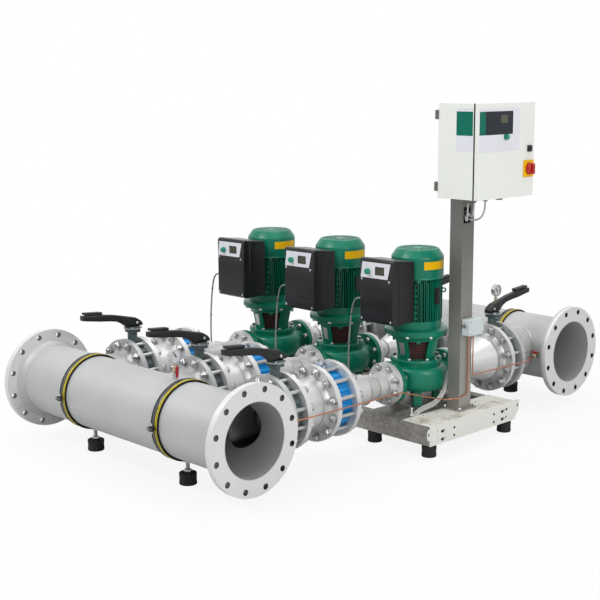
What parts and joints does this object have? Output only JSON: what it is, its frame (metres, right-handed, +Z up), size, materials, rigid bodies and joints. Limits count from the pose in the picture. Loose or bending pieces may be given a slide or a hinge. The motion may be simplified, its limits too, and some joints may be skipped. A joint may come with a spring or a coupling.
{
  "type": "booster pump set",
  "caption": "Booster set: vertical in-line pumps with converters between flanged headers, wafer valves, base frame and a control cabinet on a post.",
  "frame": {"origin": "centre of the set's footprint on the floor", "axes": "+X along the headers towards the cabinet's door, +Y from the discharge header to the suction header, +Z up"},
  "size_m": [1.7946, 2.65, 1.557],
  "materials": {
    "pipe_steel": "pickled pale steel, satin",
    "valve_grey": "grey-green enamel",
    "check_blue": "blue enamel",
    "stud_zinc": "zinc plated",
    "pump_green": "dark green enamel, semi-gloss",
    "guard_brown": "perforated sheet, dark",
    "converter_black": "moulded, matt",
    "lever_black": "black powder coat",
    "grip_black": "moulded grip",
    "disc_steel": "machined",
    "rotor_steel": "machined and cast",
    "knob_green": "moulded knob",
    "lining_black": "clamp lining",
    "strap_zinc": "zinc plated strap",
    "foot_rubber": "moulded foot",
    "frame_zinc": "galvanised channel",
    "frame_cream": "pale powder coat",
    "post_grey": "grey powder coat",
    "cabinet_white": "fine textured powder coat",
    "switch_red": "rotary handle",
    "lock_black": "door lock",
    "box_grey": "junction box",
    "gauge_metal": "gauge, cocks and fittings",
    "needle_black": "pointer",
    "handle_red": "dipped red",
    "copper": "drawn copper tube",
    "cable_grey": "grey sheath"
  },
  "bodies": {
    "set": {"discharge_header": "pipe_steel", "suction_header": "pipe_steel", "lane_pipework": "pipe_steel", "valve_bodies": "valve_grey", "tie_studs": "stud_zinc", "check_valve_bodies": "check_blue", "pump_casings": "pump_green", "lanterns": "pump_green", "motor_housings": "pump_green", "fan_covers": "pump_green", "coupling_guards": "guard_brown", "converters": "converter_black", "clamp_linings": "lining_black", "clamp_straps": "strap_zinc", "rubber_feet": "foot_rubber", "frame_steelwork": "frame_zinc", "frame_ends": "frame_cream", "control_post": "post_grey", "cabinet_housing": "cabinet_white", "junction_box": "box_grey", "gauges": "gauge_metal", "copper_tubes": "copper", "cabinet_cables": "cable_grey", "pump_cables": "cable_grey", "post_cables": "cable_grey"},
    "discharge_valve_1": {"discharge_lever_1": "lever_black", "discharge_disc_1": "disc_steel"},
    "discharge_grip_1": {"discharge_grip_1": "grip_black"},
    "suction_valve_1": {"suction_lever_1": "lever_black", "suction_disc_1": "disc_steel"},
    "suction_grip_1": {"suction_grip_1": "grip_black"},
    "check_disc_1": {"check_disc_1": "disc_steel"},
    "rotor_1": {"rotor_1": "rotor_steel"},
    "converter_knob_1": {"converter_knob_1": "knob_green"},
    "discharge_valve_2": {"discharge_lever_2": "lever_black", "discharge_disc_2": "disc_steel"},
    "discharge_grip_2": {"discharge_grip_2": "grip_black"},
    "suction_valve_2": {"suction_lever_2": "lever_black", "suction_disc_2": "disc_steel"},
    "suction_grip_2": {"suction_grip_2": "grip_black"},
    "check_disc_2": {"check_disc_2": "disc_steel"},
    "rotor_2": {"rotor_2": "rotor_steel"},
    "converter_knob_2": {"converter_knob_2": "knob_green"},
    "discharge_valve_3": {"discharge_lever_3": "lever_black", "discharge_disc_3": "disc_steel"},
    "discharge_grip_3": {"discharge_grip_3": "grip_black"},
    "suction_valve_3": {"suction_lever_3": "lever_black", "suction_disc_3": "disc_steel"},
    "suction_grip_3": {"suction_grip_3": "grip_black"},
    "check_disc_3": {"check_disc_3": "disc_steel"},
    "rotor_3": {"rotor_3": "rotor_steel"},
    "converter_knob_3": {"converter_knob_3": "knob_green"},
    "cabinet_door": {"cabinet_door": "cabinet_white"},
    "main_switch": {"main_switch": "switch_red"},
    "door_lock": {"door_lock": "lock_black"},
    "door_knob": {"door_knob": "knob_green"},
    "discharge_needle": {"discharge_needle": "needle_black"},
    "suction_needle": {"suction_needle": "needle_black"},
    "gauge_cock_handle": {"gauge_cock_handle": "handle_red"},
    "drain_cock_handle": {"drain_cock_handle": "handle_red"}
  },
  "joints": [
    {"name": "discharge_valve_1_turn", "type": "hinge", "parent": "set", "child": "discharge_valve_1", "pos_m": [-0.6383, -0.761, 0.276], "axis": [0, 0, -1], "range_deg": [0, 90]},
    {"name": "discharge_grip_1_squeeze", "type": "hinge", "parent": "discharge_valve_1", "child": "discharge_grip_1", "pos_m": [-0.6383, -0.945, 0.58998], "axis": [1, 0, 0], "range_deg": [0, 2], "stiffness_Nm_per_rad": 20, "springref_deg": -5.73},
    {"name": "suction_valve_1_turn", "type": "hinge", "parent": "set", "child": "suction_valve_1", "pos_m": [-0.6383, 0.733, 0.276], "axis": [0, 0, -1], "range_deg": [0, 90]},
    {"name": "suction_grip_1_squeeze", "type": "hinge", "parent": "suction_valve_1", "child": "suction_grip_1", "pos_m": [-0.6383, 0.917, 0.58998], "axis": [-1, 0, 0], "range_deg": [0, 2], "stiffness_Nm_per_rad": 20, "springref_deg": -5.73},
    {"name": "check_disc_1_lift", "type": "slide", "parent": "set", "child": "check_disc_1", "axis": [0, -1, 0], "range_m": [0, 0.025], "stiffness_N_per_m": 2000, "springref_m": -0.01},
    {"name": "rotor_1_spin", "type": "hinge", "parent": "set", "child": "rotor_1", "pos_m": [-0.6383, 0.145, 0.36], "axis": [0, 0, 1], "continuous": true},
    {"name": "converter_knob_1_turn", "type": "hinge", "parent": "set", "child": "converter_knob_1", "pos_m": [-0.6863, -0.14, 0.805], "axis": [0, -1, 0], "continuous": true},
    {"name": "discharge_valve_2_turn", "type": "hinge", "parent": "set", "child": "discharge_valve_2", "pos_m": [-0.1383, -0.761, 0.276], "axis": [0, 0, -1], "range_deg": [0, 90]},
    {"name": "discharge_grip_2_squeeze", "type": "hinge", "parent": "discharge_valve_2", "child": "discharge_grip_2", "pos_m": [-0.1383, -0.945, 0.58998], "axis": [1, 0, 0], "range_deg": [0, 2], "stiffness_Nm_per_rad": 20, "springref_deg": -5.73},
    {"name": "suction_valve_2_turn", "type": "hinge", "parent": "set", "child": "suction_valve_2", "pos_m": [-0.1383, 0.733, 0.276], "axis": [0, 0, -1], "range_deg": [0, 90]},
    {"name": "suction_grip_2_squeeze", "type": "hinge", "parent": "suction_valve_2", "child": "suction_grip_2", "pos_m": [-0.1383, 0.917, 0.58998], "axis": [-1, 0, 0], "range_deg": [0, 2], "stiffness_Nm_per_rad": 20, "springref_deg": -5.73},
    {"name": "check_disc_2_lift", "type": "slide", "parent": "set", "child": "check_disc_2", "axis": [0, -1, 0], "range_m": [0, 0.025], "stiffness_N_per_m": 2000, "springref_m": -0.01},
    {"name": "rotor_2_spin", "type": "hinge", "parent": "set", "child": "rotor_2", "pos_m": [-0.1383, 0.145, 0.36], "axis": [0, 0, 1], "continuous": true},
    {"name": "converter_knob_2_turn", "type": "hinge", "parent": "set", "child": "converter_knob_2", "pos_m": [-0.1863, -0.14, 0.805], "axis": [0, -1, 0], "continuous": true},
    {"name": "discharge_valve_3_turn", "type": "hinge", "parent": "set", "child": "discharge_valve_3", "pos_m": [0.3617, -0.761, 0.276], "axis": [0, 0, -1], "range_deg": [0, 90]},
    {"name": "discharge_grip_3_squeeze", "type": "hinge", "parent": "discharge_valve_3", "child": "discharge_grip_3", "pos_m": [0.3617, -0.945, 0.58998], "axis": [1, 0, 0], "range_deg": [0, 2], "stiffness_Nm_per_rad": 20, "springref_deg": -5.73},
    {"name": "suction_valve_3_turn", "type": "hinge", "parent": "set", "child": "suction_valve_3", "pos_m": [0.3617, 0.733, 0.276], "axis": [0, 0, -1], "range_deg": [0, 90]},
    {"name": "suction_grip_3_squeeze", "type": "hinge", "parent": "suction_valve_3", "child": "suction_grip_3", "pos_m": [0.3617, 0.917, 0.58998], "axis": [-1, 0, 0], "range_deg": [0, 2], "stiffness_Nm_per_rad": 20, "springref_deg": -5.73},
    {"name": "check_disc_3_lift", "type": "slide", "parent": "set", "child": "check_disc_3", "axis": [0, -1, 0], "range_m": [0, 0.025], "stiffness_N_per_m": 2000, "springref_m": -0.01},
    {"name": "rotor_3_spin", "type": "hinge", "parent": "set", "child": "rotor_3", "pos_m": [0.3617, 0.145, 0.36], "axis": [0, 0, 1], "continuous": true},
    {"name": "converter_knob_3_turn", "type": "hinge", "parent": "set", "child": "converter_knob_3", "pos_m": [0.3137, -0.14, 0.805], "axis": [0, -1, 0], "continuous": true},
    {"name": "cabinet_door_swing", "type": "hinge", "parent": "set", "child": "cabinet_door", "pos_m": [0.8423, -0.032, 1.149], "axis": [0, 0, -1], "range_deg": [0, 110]},
    {"name": "main_switch_turn", "type": "hinge", "parent": "cabinet_door", "child": "main_switch", "pos_m": [0.8453, 0.319, 1.268], "axis": [1, 0, 0], "range_deg": [0, 90]},
    {"name": "door_lock_turn", "type": "hinge", "parent": "cabinet_door", "child": "door_lock", "pos_m": [0.8453, 0.322, 1.356], "axis": [1, 0, 0], "range_deg": [0, 90]},
    {"name": "door_knob_turn", "type": "hinge", "parent": "cabinet_door", "child": "door_knob", "pos_m": [0.8453, 0.149, 1.412], "axis": [1, 0, 0], "continuous": true},
    {"name": "discharge_needle_swing", "type": "hinge", "parent": "set", "child": "discharge_needle", "pos_m": [0.1117, -1.095, 0.536], "axis": [1, 0, 0], "range_deg": [-100, 170], "stiffness_Nm_per_rad": 0.05},
    {"name": "suction_needle_swing", "type": "hinge", "parent": "set", "child": "suction_needle", "pos_m": [0.1117, 1.095, 0.536], "axis": [1, 0, 0], "range_deg": [-100, 170], "stiffness_Nm_per_rad": 0.05},
    {"name": "gauge_cock_handle_turn", "type": "hinge", "parent": "set", "child": "gauge_cock_handle", "pos_m": [0.1117, -1.095, 0.486], "axis": [-1, 0, 0], "range_deg": [0, 90]},
    {"name": "drain_cock_handle_turn", "type": "hinge", "parent": "set", "child": "drain_cock_handle", "pos_m": [0.5017, 0.91105, 0.268], "axis": [0, 0, 1], "range_deg": [0, 90]}
  ]
}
....................
CHALLENGE —
In the listing, find all lines with the string "joints" and copy them.

RESULT OF THIS TASK —
What parts and joints does this object have? Output only JSON: what it is, its frame (metres, right-handed, +Z up), size, materials, rigid bodies and joints. Limits count from the pose in the picture. Loose or bending pieces may be given a slide or a hinge. The motion may be simplified, its limits too, and some joints may be skipped. A joint may come with a spring or a coupling.
  "joints": [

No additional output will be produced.